1 medium savoy cabbage
¼ to ½ medium red cabbage (see instructions)
2 medium jicamas
1 bunch cilantro
½ cup fresh lime juice
2 tablespoons honey
4 tablespoons grapeseed oil
1 small shallot
1 teaspoon kosher salt
- Thinly shred the entire savoy cabbage. Thinly shred enough red cabbage so that you end up with 3 parts shredded savoy cabbage to 2 parts red cabbage (you should use about ¼ to ½ of the red cabbage).
- Peel the jicamas and cut into thick matchsticks (about ¼ to ½ inch thick).
- Coarsely chop the cilantro.
- Combine cabbages, jicama, and cilantro in a large bowl.

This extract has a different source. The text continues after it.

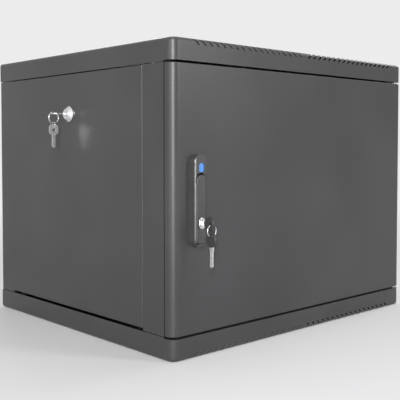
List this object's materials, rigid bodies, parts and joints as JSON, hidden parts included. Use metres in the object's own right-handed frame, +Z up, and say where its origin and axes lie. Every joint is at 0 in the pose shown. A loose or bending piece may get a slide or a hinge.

- Supreme the oranges and set aside in a separate bowl.
- Do not toss with dressing until ready to serve, as the color from the red cabbages will bleed.
- Finely mince the shallot.
- Combine the shallot in a small bottle or jar with the lime juice, honey, grapeseed oil, and salt.
- Shake dressing until completely emulsified.
- Add dressing to the large bowl and toss well.
- Dish the salad, and top individual plates with oranges.
- Sprinkle with tajin to taste.
I recommend cara cara oranges if they’re in season. Use fresh lime juice for the dressing. Bottled lime juice will not work as a substitute. Tajin seasoning can typically be found in the Hispanic food section of major grocery stores, in Mexican markets, or can be purchased online.